» **Instruction**: Repeat, exactly and completely, the entries shown underneath.
•••••
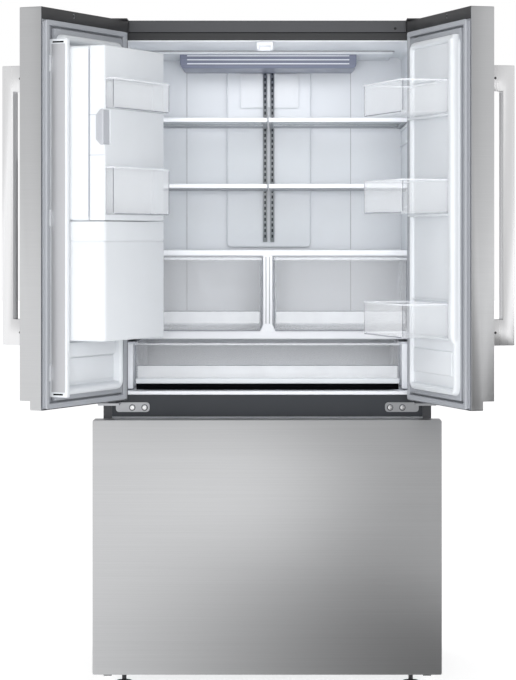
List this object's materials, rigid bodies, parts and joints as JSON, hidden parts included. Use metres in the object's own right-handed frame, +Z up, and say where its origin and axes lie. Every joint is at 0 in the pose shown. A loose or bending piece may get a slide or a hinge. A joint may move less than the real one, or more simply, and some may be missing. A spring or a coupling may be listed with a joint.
{
  "type": "french door refrigerator",
  "caption": "Free-standing refrigerator with double doors, door bins, ice room and dispenser over a bottom freezer drawer.",
  "frame": {"origin": "on the floor, under the middle of the box around the appliance with its doors open", "axes": "+Z up, the front faces -Y, +X to the viewer's right when facing it"},
  "size_m": [1.2654, 1.1242, 1.753],
  "materials": {
    "steel": "horizontally brushed stainless steel",
    "case_paint": "satin dark grey paint",
    "rail_paint": "satin blue-grey paint",
    "white_liner": "smooth satin white plastic",
    "door_frame": "grey moulded plastic",
    "gasket_grey": "soft grey magnetic seal",
    "clear_plastic": "clear polystyrene",
    "shelf_glass": "tempered glass with white trim",
    "black_plastic": "black moulded plastic",
    "zinc": "zinc plated steel",
    "galvanised": "galvanised sheet",
    "aluminium_fins": "aluminium fins",
    "compressor_paint": "gloss black enamel"
  },
  "bodies": {
    "cabinet": {"base_pan": "galvanised", "case_back": "galvanised", "case_side_left": "case_paint", "case_side_right": "case_paint", "case_top": "case_paint", "ceiling_lamp": "white_liner", "compressor": "compressor_paint", "condenser": "aluminium_fins", "crisper_frame": "white_liner", "evaporator": "aluminium_fins", "evaporator_cover": "white_liner", "freezer_liner": "white_liner", "fridge_liner": "white_liner", "machine_cover": "galvanised", "mid_hinge_left": "zinc", "mid_hinge_right": "zinc", "mid_rail": "rail_paint", "rear_duct": "white_liner", "shelf_ladder": "zinc", "shelf_middle_left": "shelf_glass", "shelf_middle_right": "shelf_glass", "shelf_upper_left": "shelf_glass", "shelf_upper_right": "shelf_glass", "top_rail": "case_paint", "upper_hinge_left": "black_plastic", "upper_hinge_right": "black_plastic"},
    "freezer_drawer": {"freezer_front_skin": "steel", "freezer_front_core": "door_frame", "freezer_gasket": "white_liner", "freezer_carriage": "galvanised", "freezer_bin": "white_liner"},
    "freezer_tray": {"freezer_tray": "clear_plastic"},
    "left_door": {"left_door_skin": "steel", "left_door_core": "door_frame", "left_door_liner": "white_liner", "left_door_gasket": "gasket_grey", "left_handle": "steel", "dispenser_housing": "black_plastic", "ice_bucket": "clear_plastic"},
    "mullion_flap": {"mullion_flap": "door_frame"},
    "dispenser_paddle": {"dispenser_paddle": "black_plastic"},
    "ice_room_door": {"ice_room_door": "white_liner", "dairy_bin": "clear_plastic", "milk_bin": "clear_plastic"},
    "ice_latch": {"ice_latch": "white_liner"},
    "right_door": {"right_door_skin": "steel", "right_door_core": "door_frame", "right_door_liner": "white_liner", "right_door_gasket": "gasket_grey", "right_handle": "steel", "right_bin_upper": "clear_plastic", "right_bin_middle": "clear_plastic", "right_bin_lower": "clear_plastic"},
    "crisper_left": {"crisper_left": "clear_plastic"},
    "crisper_right": {"crisper_right": "clear_plastic"},
    "pantry_drawer": {"pantry_drawer": "clear_plastic"},
    "condenser_fan": {"condenser_fan": "black_plastic"},
    "foot_left": {"foot_left": "black_plastic"},
    "foot_right": {"foot_right": "black_plastic"},
    "rear_rollers": {"rear_rollers": "black_plastic"}
  },
  "joints": [
    {"name": "left_door_hinge", "type": "hinge", "parent": "cabinet", "child": "left_door", "pos_m": [-0.398, -0.147, 1.25], "axis": [0, 0, -1], "range_deg": [-114.3, 8]},
    {"name": "right_door_hinge", "type": "hinge", "parent": "cabinet", "child": "right_door", "pos_m": [0.436, -0.147, 1.25], "axis": [0, 0, 1], "range_deg": [-107.3, 15]},
    {"name": "mullion_flap_hinge", "type": "hinge", "parent": "left_door", "child": "mullion_flap", "pos_m": [-0.51486, -0.52489, 1.23], "axis": [0, 0, 1], "range_deg": [-90, 0]},
    {"name": "ice_room_door_hinge", "type": "hinge", "parent": "left_door", "child": "ice_room_door", "pos_m": [-0.28024, -0.249, 1.44], "axis": [0, 0, 1], "range_deg": [0, 85]},
    {"name": "ice_latch_pivot", "type": "hinge", "parent": "ice_room_door", "child": "ice_latch", "pos_m": [-0.41098, -0.54634, 1.452], "axis": [0, 0, -1], "range_deg": [0, 8], "stiffness_Nm_per_rad": 0.3},
    {"name": "dispenser_paddle_pivot", "type": "hinge", "parent": "left_door", "child": "dispenser_paddle", "pos_m": [-0.43932, -0.33572, 1.18], "axis": [-0.4115, -0.9114, 0], "range_deg": [0, 8], "stiffness_Nm_per_rad": 1},
    {"name": "freezer_drawer_slide", "type": "slide", "parent": "cabinet", "child": "freezer_drawer", "axis": [0, -1, 0], "range_m": [0, 0.36]},
    {"name": "freezer_tray_slide", "type": "slide", "parent": "freezer_drawer", "child": "freezer_tray", "axis": [0, 1, 0], "range_m": [0, 0.07]},
    {"name": "crisper_left_slide", "type": "slide", "parent": "cabinet", "child": "crisper_left", "axis": [0, -1, 0], "range_m": [0, 0.18]},
    {"name": "crisper_right_slide", "type": "slide", "parent": "cabinet", "child": "crisper_right", "axis": [0, -1, 0], "range_m": [0, 0.18]},
    {"name": "pantry_drawer_slide", "type": "slide", "parent": "cabinet", "child": "pantry_drawer", "axis": [0, -1, 0], "range_m": [0, 0.28]},
    {"name": "condenser_fan_spin", "type": "hinge", "parent": "cabinet", "child": "condenser_fan", "pos_m": [-0.131, 0.455, 0.14], "axis": [1, 0, 0], "continuous": true},
    {"name": "rear_roller_spin", "type": "hinge", "parent": "cabinet", "child": "rear_rollers", "pos_m": [0.019, 0.51, 0.014], "axis": [1, 0, 0], "continuous": true},
    {"name": "foot_left_screw", "type": "hinge", "parent": "cabinet", "child": "foot_left", "pos_m": [-0.361, -0.03, 0], "axis": [0, 0, 1], "continuous": true},
    {"name": "foot_right_screw", "type": "hinge", "parent": "cabinet", "child": "foot_right", "pos_m": [0.399, -0.03, 0], "axis": [0, 0, 1], "continuous": true}
  ]
}
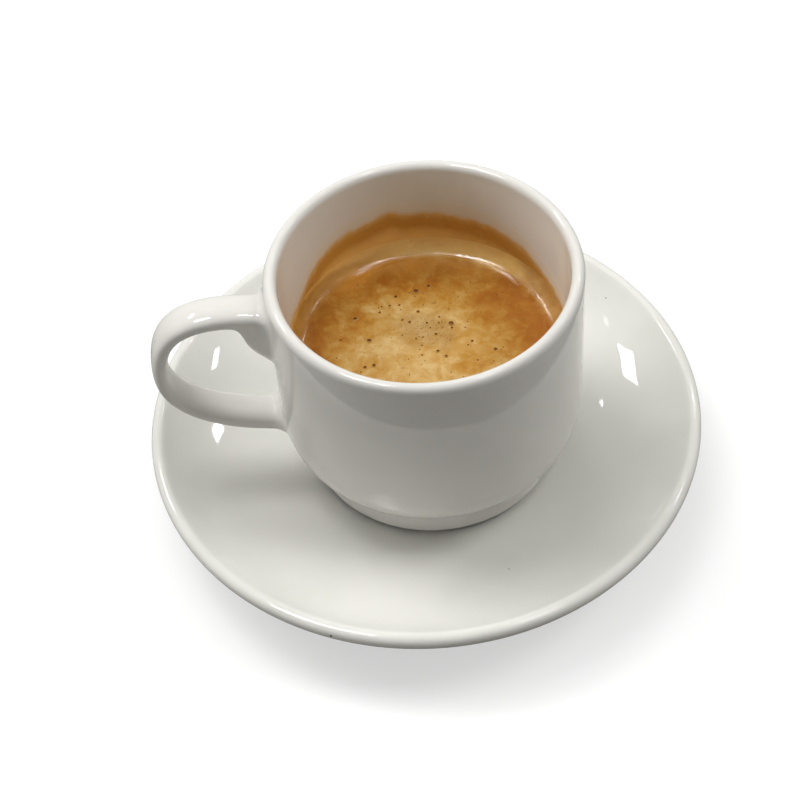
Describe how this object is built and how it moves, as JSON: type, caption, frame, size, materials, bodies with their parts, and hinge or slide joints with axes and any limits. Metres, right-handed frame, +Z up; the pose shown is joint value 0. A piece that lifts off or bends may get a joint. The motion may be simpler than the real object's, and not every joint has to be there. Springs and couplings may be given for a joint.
{
  "type": "espresso shot in a cup on a saucer",
  "caption": "White porcelain espresso cup with a strap handle on a dished saucer, a little over half full of espresso under a tan crema.",
  "frame": {"origin": "middle of the saucer's foot, on the surface that it stands on", "axes": "+Z up; the cup's handle points along -X, so -Y is the side that the picture looks from"},
  "size_m": [0.12, 0.12, 0.0609],
  "materials": {
    "cup_porcelain": "white glaze, glossy",
    "saucer_porcelain": "white glaze, glossy",
    "coffee": "dark brown liquid",
    "crema_foam": "marbled tan foam with fine bubbles"
  },
  "bodies": {
    "root": {"cup": "cup_porcelain", "saucer": "saucer_porcelain", "espresso": "coffee", "crema": "crema_foam"}
  },
  "joints": []
}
•••••
» **Correct result**:
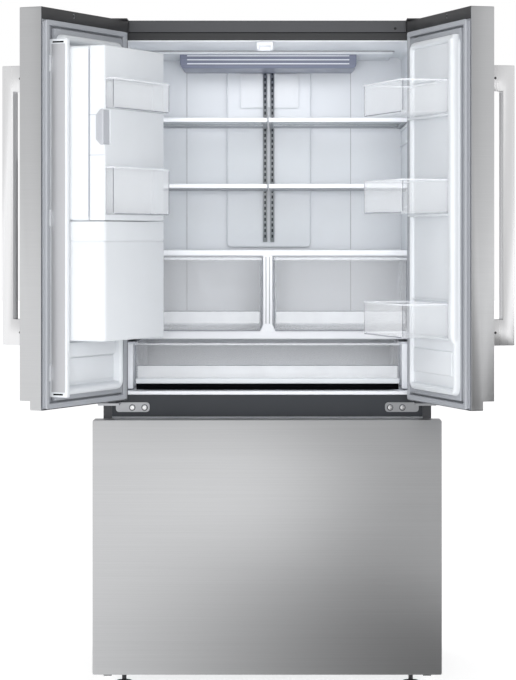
List this object's materials, rigid bodies, parts and joints as JSON, hidden parts included. Use metres in the object's own right-handed frame, +Z up, and say where its origin and axes lie. Every joint is at 0 in the pose shown. A loose or bending piece may get a slide or a hinge. A joint may move less than the real one, or more simply, and some may be missing. A spring or a coupling may be listed with a joint.
{
  "type": "french door refrigerator",
  "caption": "Free-standing refrigerator with double doors, door bins, ice room and dispenser over a bottom freezer drawer.",
  "frame": {"origin": "on the floor, under the middle of the box around the appliance with its doors open", "axes": "+Z up, the front faces -Y, +X to the viewer's right when facing it"},
  "size_m": [1.2654, 1.1242, 1.753],
  "materials": {
    "steel": "horizontally brushed stainless steel",
    "case_paint": "satin dark grey paint",
    "rail_paint": "satin blue-grey paint",
    "white_liner": "smooth satin white plastic",
    "door_frame": "grey moulded plastic",
    "gasket_grey": "soft grey magnetic seal",
    "clear_plastic": "clear polystyrene",
    "shelf_glass": "tempered glass with white trim",
    "black_plastic": "black moulded plastic",
    "zinc": "zinc plated steel",
    "galvanised": "galvanised sheet",
    "aluminium_fins": "aluminium fins",
    "compressor_paint": "gloss black enamel"
  },
  "bodies": {
    "cabinet": {"base_pan": "galvanised", "case_back": "galvanised", "case_side_left": "case_paint", "case_side_right": "case_paint", "case_top": "case_paint", "ceiling_lamp": "white_liner", "compressor": "compressor_paint", "condenser": "aluminium_fins", "crisper_frame": "white_liner", "evaporator": "aluminium_fins", "evaporator_cover": "white_liner", "freezer_liner": "white_liner", "fridge_liner": "white_liner", "machine_cover": "galvanised", "mid_hinge_left": "zinc", "mid_hinge_right": "zinc", "mid_rail": "rail_paint", "rear_duct": "white_liner", "shelf_ladder": "zinc", "shelf_middle_left": "shelf_glass", "shelf_middle_right": "shelf_glass", "shelf_upper_left": "shelf_glass", "shelf_upper_right": "shelf_glass", "top_rail": "case_paint", "upper_hinge_left": "black_plastic", "upper_hinge_right": "black_plastic"},
    "freezer_drawer": {"freezer_front_skin": "steel", "freezer_front_core": "door_frame", "freezer_gasket": "white_liner", "freezer_carriage": "galvanised", "freezer_bin": "white_liner"},
    "freezer_tray": {"freezer_tray": "clear_plastic"},
    "left_door": {"left_door_skin": "steel", "left_door_core": "door_frame", "left_door_liner": "white_liner", "left_door_gasket": "gasket_grey", "left_handle": "steel", "dispenser_housing": "black_plastic", "ice_bucket": "clear_plastic"},
    "mullion_flap": {"mullion_flap": "door_frame"},
    "dispenser_paddle": {"dispenser_paddle": "black_plastic"},
    "ice_room_door": {"ice_room_door": "white_liner", "dairy_bin": "clear_plastic", "milk_bin": "clear_plastic"},
    "ice_latch": {"ice_latch": "white_liner"},
    "right_door": {"right_door_skin": "steel", "right_door_core": "door_frame", "right_door_liner": "white_liner", "right_door_gasket": "gasket_grey", "right_handle": "steel", "right_bin_upper": "clear_plastic", "right_bin_middle": "clear_plastic", "right_bin_lower": "clear_plastic"},
    "crisper_left": {"crisper_left": "clear_plastic"},
    "crisper_right": {"crisper_right": "clear_plastic"},
    "pantry_drawer": {"pantry_drawer": "clear_plastic"},
    "condenser_fan": {"condenser_fan": "black_plastic"},
    "foot_left": {"foot_left": "black_plastic"},
    "foot_right": {"foot_right": "black_plastic"},
    "rear_rollers": {"rear_rollers": "black_plastic"}
  },
  "joints": [
    {"name": "left_door_hinge", "type": "hinge", "parent": "cabinet", "child": "left_door", "pos_m": [-0.398, -0.147, 1.25], "axis": [0, 0, -1], "range_deg": [-114.3, 8]},
    {"name": "right_door_hinge", "type": "hinge", "parent": "cabinet", "child": "right_door", "pos_m": [0.436, -0.147, 1.25], "axis": [0, 0, 1], "range_deg": [-107.3, 15]},
    {"name": "mullion_flap_hinge", "type": "hinge", "parent": "left_door", "child": "mullion_flap", "pos_m": [-0.51486, -0.52489, 1.23], "axis": [0, 0, 1], "range_deg": [-90, 0]},
    {"name": "ice_room_door_hinge", "type": "hinge", "parent": "left_door", "child": "ice_room_door", "pos_m": [-0.28024, -0.249, 1.44], "axis": [0, 0, 1], "range_deg": [0, 85]},
    {"name": "ice_latch_pivot", "type": "hinge", "parent": "ice_room_door", "child": "ice_latch", "pos_m": [-0.41098, -0.54634, 1.452], "axis": [0, 0, -1], "range_deg": [0, 8], "stiffness_Nm_per_rad": 0.3},
    {"name": "dispenser_paddle_pivot", "type": "hinge", "parent": "left_door", "child": "dispenser_paddle", "pos_m": [-0.43932, -0.33572, 1.18], "axis": [-0.4115, -0.9114, 0], "range_deg": [0, 8], "stiffness_Nm_per_rad": 1},
    {"name": "freezer_drawer_slide", "type": "slide", "parent": "cabinet", "child": "freezer_drawer", "axis": [0, -1, 0], "range_m": [0, 0.36]},
    {"name": "freezer_tray_slide", "type": "slide", "parent": "freezer_drawer", "child": "freezer_tray", "axis": [0, 1, 0], "range_m": [0, 0.07]},
    {"name": "crisper_left_slide", "type": "slide", "parent": "cabinet", "child": "crisper_left", "axis": [0, -1, 0], "range_m": [0, 0.18]},
    {"name": "crisper_right_slide", "type": "slide", "parent": "cabinet", "child": "crisper_right", "axis": [0, -1, 0], "range_m": [0, 0.18]},
    {"name": "pantry_drawer_slide", "type": "slide", "parent": "cabinet", "child": "pantry_drawer", "axis": [0, -1, 0], "range_m": [0, 0.28]},
    {"name": "condenser_fan_spin", "type": "hinge", "parent": "cabinet", "child": "condenser_fan", "pos_m": [-0.131, 0.455, 0.14], "axis": [1, 0, 0], "continuous": true},
    {"name": "rear_roller_spin", "type": "hinge", "parent": "cabinet", "child": "rear_rollers", "pos_m": [0.019, 0.51, 0.014], "axis": [1, 0, 0], "continuous": true},
    {"name": "foot_left_screw", "type": "hinge", "parent": "cabinet", "child": "foot_left", "pos_m": [-0.361, -0.03, 0], "axis": [0, 0, 1], "continuous": true},
    {"name": "foot_right_screw", "type": "hinge", "parent": "cabinet", "child": "foot_right", "pos_m": [0.399, -0.03, 0], "axis": [0, 0, 1], "continuous": true}
  ]
}
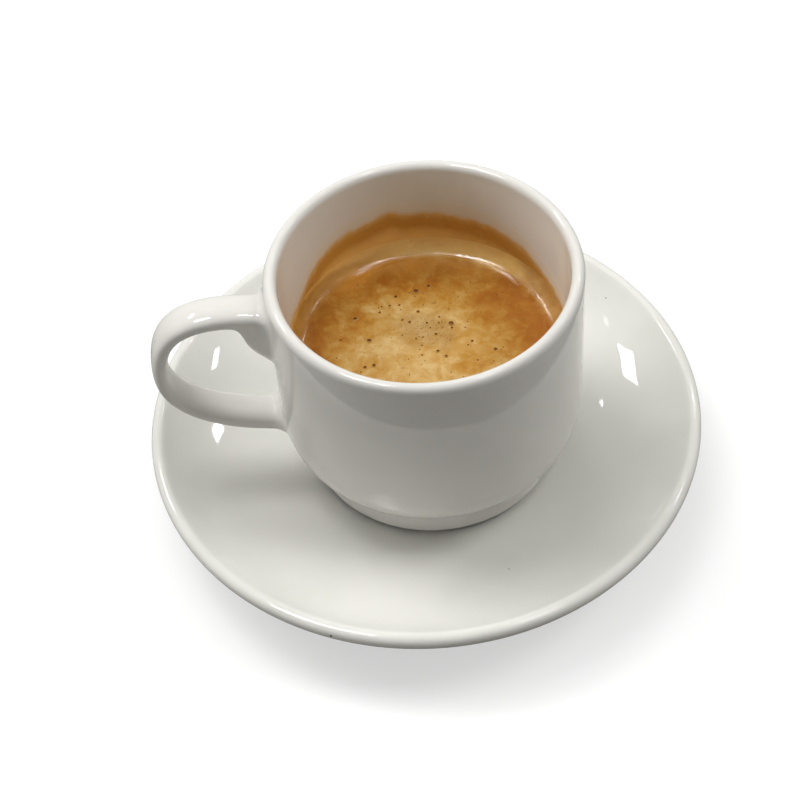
Describe how this object is built and how it moves, as JSON: type, caption, frame, size, materials, bodies with their parts, and hinge or slide joints with axes and any limits. Metres, right-handed frame, +Z up; the pose shown is joint value 0. A piece that lifts off or bends may get a joint. The motion may be simpler than the real object's, and not every joint has to be there. Springs and couplings may be given for a joint.
{
  "type": "espresso shot in a cup on a saucer",
  "caption": "White porcelain espresso cup with a strap handle on a dished saucer, a little over half full of espresso under a tan crema.",
  "frame": {"origin": "middle of the saucer's foot, on the surface that it stands on", "axes": "+Z up; the cup's handle points along -X, so -Y is the side that the picture looks from"},
  "size_m": [0.12, 0.12, 0.0609],
  "materials": {
    "cup_porcelain": "white glaze, glossy",
    "saucer_porcelain": "white glaze, glossy",
    "coffee": "dark brown liquid",
    "crema_foam": "marbled tan foam with fine bubbles"
  },
  "bodies": {
    "root": {"cup": "cup_porcelain", "saucer": "saucer_porcelain", "espresso": "coffee", "crema": "crema_foam"}
  },
  "joints": []
}